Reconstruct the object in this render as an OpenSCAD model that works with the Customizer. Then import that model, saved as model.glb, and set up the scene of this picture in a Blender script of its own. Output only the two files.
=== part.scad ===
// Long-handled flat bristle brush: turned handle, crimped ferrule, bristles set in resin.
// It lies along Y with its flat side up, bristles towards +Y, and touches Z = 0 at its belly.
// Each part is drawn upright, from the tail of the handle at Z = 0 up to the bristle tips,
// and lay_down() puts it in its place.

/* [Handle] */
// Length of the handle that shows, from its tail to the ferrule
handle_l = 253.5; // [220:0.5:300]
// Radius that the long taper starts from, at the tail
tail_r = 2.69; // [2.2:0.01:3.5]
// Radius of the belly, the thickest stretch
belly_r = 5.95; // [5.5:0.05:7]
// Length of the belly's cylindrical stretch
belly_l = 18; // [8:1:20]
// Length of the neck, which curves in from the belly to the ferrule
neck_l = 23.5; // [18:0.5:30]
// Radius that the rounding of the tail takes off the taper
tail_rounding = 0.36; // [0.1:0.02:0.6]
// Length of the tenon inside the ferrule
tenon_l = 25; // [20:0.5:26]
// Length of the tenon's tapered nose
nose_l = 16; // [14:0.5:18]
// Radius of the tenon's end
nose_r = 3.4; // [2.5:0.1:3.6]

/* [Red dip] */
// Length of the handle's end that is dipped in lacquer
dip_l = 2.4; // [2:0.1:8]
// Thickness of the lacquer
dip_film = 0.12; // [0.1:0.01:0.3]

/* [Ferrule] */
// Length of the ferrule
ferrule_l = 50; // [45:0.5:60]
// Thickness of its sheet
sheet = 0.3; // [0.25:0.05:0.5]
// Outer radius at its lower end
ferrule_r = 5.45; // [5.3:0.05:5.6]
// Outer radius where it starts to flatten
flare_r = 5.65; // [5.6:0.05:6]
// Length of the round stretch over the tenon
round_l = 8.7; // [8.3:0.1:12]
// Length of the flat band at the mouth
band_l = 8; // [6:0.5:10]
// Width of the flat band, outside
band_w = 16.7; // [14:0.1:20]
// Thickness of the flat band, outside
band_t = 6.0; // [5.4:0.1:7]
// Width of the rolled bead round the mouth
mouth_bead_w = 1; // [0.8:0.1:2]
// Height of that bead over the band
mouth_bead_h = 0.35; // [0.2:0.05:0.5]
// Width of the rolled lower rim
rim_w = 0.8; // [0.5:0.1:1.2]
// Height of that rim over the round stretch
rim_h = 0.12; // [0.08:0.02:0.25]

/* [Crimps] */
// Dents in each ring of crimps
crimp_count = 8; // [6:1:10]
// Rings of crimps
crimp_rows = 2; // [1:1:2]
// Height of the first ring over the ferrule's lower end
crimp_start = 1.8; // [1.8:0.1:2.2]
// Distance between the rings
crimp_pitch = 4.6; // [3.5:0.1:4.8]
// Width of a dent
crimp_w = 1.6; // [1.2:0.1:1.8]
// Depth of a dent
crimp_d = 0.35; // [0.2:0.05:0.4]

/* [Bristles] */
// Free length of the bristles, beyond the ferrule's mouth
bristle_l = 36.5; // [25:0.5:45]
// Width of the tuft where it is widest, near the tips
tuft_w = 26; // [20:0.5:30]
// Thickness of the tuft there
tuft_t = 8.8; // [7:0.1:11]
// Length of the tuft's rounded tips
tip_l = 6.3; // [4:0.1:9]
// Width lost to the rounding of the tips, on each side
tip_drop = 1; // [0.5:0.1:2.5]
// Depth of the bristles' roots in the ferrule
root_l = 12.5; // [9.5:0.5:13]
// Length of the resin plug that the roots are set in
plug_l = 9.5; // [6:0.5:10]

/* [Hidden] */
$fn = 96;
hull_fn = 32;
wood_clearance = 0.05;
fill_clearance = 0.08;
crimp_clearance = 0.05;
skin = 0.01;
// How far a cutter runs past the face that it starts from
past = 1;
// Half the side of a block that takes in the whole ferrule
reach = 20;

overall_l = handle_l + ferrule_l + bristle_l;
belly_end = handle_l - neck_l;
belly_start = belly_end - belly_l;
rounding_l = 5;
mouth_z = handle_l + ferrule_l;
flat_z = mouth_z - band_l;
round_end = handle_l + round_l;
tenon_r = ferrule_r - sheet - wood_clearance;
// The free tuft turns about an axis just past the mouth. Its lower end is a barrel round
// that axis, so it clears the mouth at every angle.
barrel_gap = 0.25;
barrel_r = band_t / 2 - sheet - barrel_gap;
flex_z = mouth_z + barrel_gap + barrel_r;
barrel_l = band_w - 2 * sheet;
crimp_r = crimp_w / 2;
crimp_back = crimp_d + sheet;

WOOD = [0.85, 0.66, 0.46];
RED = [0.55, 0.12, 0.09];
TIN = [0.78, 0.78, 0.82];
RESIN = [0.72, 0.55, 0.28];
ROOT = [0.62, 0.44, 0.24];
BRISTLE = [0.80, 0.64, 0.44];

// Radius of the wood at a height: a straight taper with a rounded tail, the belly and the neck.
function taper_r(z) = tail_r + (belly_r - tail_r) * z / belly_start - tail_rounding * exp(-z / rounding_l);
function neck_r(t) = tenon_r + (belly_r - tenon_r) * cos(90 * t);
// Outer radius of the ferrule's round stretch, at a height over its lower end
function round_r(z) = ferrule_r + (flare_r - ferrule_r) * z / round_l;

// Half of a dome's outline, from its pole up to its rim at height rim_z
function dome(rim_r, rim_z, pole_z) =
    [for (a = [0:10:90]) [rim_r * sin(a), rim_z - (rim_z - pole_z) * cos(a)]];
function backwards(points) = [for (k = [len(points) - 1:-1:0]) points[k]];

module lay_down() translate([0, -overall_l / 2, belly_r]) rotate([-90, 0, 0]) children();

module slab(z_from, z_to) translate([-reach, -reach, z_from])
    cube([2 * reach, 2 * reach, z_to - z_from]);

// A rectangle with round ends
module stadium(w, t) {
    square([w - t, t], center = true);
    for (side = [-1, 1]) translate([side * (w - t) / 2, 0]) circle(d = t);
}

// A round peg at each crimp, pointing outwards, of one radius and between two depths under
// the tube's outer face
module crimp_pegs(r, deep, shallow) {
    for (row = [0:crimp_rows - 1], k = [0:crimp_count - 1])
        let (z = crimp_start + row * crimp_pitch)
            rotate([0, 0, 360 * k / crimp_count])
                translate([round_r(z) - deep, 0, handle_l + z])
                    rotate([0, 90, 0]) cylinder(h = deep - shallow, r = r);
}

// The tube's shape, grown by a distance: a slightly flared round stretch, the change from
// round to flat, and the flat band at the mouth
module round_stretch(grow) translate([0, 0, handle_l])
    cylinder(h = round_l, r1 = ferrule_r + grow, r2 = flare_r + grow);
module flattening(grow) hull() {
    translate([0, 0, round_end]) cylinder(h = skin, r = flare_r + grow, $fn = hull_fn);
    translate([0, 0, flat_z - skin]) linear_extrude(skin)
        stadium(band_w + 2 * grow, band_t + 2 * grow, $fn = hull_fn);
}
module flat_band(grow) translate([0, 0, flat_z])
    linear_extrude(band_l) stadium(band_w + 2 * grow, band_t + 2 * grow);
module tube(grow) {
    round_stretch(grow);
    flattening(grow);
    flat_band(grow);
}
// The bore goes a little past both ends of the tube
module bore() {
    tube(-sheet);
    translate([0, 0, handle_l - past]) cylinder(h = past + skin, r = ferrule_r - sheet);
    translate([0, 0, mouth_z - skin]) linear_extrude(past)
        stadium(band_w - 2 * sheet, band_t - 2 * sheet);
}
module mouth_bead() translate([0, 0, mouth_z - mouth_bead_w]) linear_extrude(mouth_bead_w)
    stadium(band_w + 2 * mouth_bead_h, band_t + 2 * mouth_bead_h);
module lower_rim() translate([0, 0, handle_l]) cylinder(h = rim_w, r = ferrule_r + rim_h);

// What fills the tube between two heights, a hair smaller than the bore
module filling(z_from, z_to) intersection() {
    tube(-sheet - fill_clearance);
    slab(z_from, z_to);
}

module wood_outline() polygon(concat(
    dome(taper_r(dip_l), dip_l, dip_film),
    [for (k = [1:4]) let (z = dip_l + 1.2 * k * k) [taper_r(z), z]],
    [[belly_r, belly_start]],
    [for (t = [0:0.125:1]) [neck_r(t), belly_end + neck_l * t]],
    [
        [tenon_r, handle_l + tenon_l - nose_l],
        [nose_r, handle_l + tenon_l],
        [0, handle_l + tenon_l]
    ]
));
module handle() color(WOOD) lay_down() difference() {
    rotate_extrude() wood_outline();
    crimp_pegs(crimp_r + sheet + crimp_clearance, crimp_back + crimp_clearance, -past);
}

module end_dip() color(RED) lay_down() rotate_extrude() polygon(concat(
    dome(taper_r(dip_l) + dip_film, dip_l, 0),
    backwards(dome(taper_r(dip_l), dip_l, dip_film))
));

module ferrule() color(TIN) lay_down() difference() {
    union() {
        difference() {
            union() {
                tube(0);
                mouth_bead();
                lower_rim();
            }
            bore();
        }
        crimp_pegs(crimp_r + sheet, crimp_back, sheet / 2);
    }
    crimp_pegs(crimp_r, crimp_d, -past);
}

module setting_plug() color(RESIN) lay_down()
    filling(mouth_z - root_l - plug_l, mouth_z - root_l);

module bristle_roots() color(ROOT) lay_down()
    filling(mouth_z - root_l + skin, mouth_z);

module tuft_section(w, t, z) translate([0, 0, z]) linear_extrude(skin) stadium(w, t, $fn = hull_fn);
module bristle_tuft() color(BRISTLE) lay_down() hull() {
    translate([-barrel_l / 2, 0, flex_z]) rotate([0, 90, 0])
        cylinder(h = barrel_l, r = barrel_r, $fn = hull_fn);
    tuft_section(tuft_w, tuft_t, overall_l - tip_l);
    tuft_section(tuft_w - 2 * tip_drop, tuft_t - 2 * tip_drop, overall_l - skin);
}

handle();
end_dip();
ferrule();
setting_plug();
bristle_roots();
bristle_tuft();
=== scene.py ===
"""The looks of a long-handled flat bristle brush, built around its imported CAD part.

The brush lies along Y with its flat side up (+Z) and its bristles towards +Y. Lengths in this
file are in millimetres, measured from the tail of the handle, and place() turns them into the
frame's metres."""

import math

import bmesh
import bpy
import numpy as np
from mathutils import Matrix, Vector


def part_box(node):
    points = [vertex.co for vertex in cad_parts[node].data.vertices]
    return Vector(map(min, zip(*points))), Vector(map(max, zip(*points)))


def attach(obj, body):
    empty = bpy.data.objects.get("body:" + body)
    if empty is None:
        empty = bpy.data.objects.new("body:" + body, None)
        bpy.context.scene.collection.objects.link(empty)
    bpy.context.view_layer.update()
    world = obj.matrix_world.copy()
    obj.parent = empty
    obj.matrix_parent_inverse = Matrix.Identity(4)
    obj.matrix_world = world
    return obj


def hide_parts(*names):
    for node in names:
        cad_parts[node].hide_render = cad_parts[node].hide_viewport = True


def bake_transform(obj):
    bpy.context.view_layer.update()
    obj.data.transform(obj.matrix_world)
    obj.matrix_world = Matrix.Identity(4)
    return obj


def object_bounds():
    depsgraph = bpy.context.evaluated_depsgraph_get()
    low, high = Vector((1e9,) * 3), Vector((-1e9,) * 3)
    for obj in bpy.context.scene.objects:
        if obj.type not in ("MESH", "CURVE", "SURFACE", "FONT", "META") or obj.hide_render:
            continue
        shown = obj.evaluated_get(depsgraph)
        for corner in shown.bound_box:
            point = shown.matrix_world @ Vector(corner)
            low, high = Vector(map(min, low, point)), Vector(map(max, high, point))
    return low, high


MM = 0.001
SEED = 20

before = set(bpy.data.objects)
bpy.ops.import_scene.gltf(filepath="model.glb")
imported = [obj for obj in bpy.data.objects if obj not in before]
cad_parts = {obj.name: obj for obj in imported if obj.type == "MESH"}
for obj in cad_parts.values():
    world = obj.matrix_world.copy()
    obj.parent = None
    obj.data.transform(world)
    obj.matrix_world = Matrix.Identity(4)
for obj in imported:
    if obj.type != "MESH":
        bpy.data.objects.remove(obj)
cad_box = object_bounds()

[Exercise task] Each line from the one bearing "module setting_plug() color(RESIN) lay_down()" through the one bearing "obj.data.transform(obj.matrix_world)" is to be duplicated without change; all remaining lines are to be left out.

[Complete output]
module setting_plug() color(RESIN) lay_down()
    filling(mouth_z - root_l - plug_l, mouth_z - root_l);

module bristle_roots() color(ROOT) lay_down()
    filling(mouth_z - root_l + skin, mouth_z);

module tuft_section(w, t, z) translate([0, 0, z]) linear_extrude(skin) stadium(w, t, $fn = hull_fn);
module bristle_tuft() color(BRISTLE) lay_down() hull() {
    translate([-barrel_l / 2, 0, flex_z]) rotate([0, 90, 0])
        cylinder(h = barrel_l, r = barrel_r, $fn = hull_fn);
    tuft_section(tuft_w, tuft_t, overall_l - tip_l);
    tuft_section(tuft_w - 2 * tip_drop, tuft_t - 2 * tip_drop, overall_l - skin);
}

handle();
end_dip();
ferrule();
setting_plug();
bristle_roots();
bristle_tuft();
=== scene.py ===
"""The looks of a long-handled flat bristle brush, built around its imported CAD part.

The brush lies along Y with its flat side up (+Z) and its bristles towards +Y. Lengths in this
file are in millimetres, measured from the tail of the handle, and place() turns them into the
frame's metres."""

import math

import bmesh
import bpy
import numpy as np
from mathutils import Matrix, Vector


def part_box(node):
    points = [vertex.co for vertex in cad_parts[node].data.vertices]
    return Vector(map(min, zip(*points))), Vector(map(max, zip(*points)))


def attach(obj, body):
    empty = bpy.data.objects.get("body:" + body)
    if empty is None:
        empty = bpy.data.objects.new("body:" + body, None)
        bpy.context.scene.collection.objects.link(empty)
    bpy.context.view_layer.update()
    world = obj.matrix_world.copy()
    obj.parent = empty
    obj.matrix_parent_inverse = Matrix.Identity(4)
    obj.matrix_world = world
    return obj


def hide_parts(*names):
    for node in names:
        cad_parts[node].hide_render = cad_parts[node].hide_viewport = True


def bake_transform(obj):
    bpy.context.view_layer.update()
    obj.data.transform(obj.matrix_world)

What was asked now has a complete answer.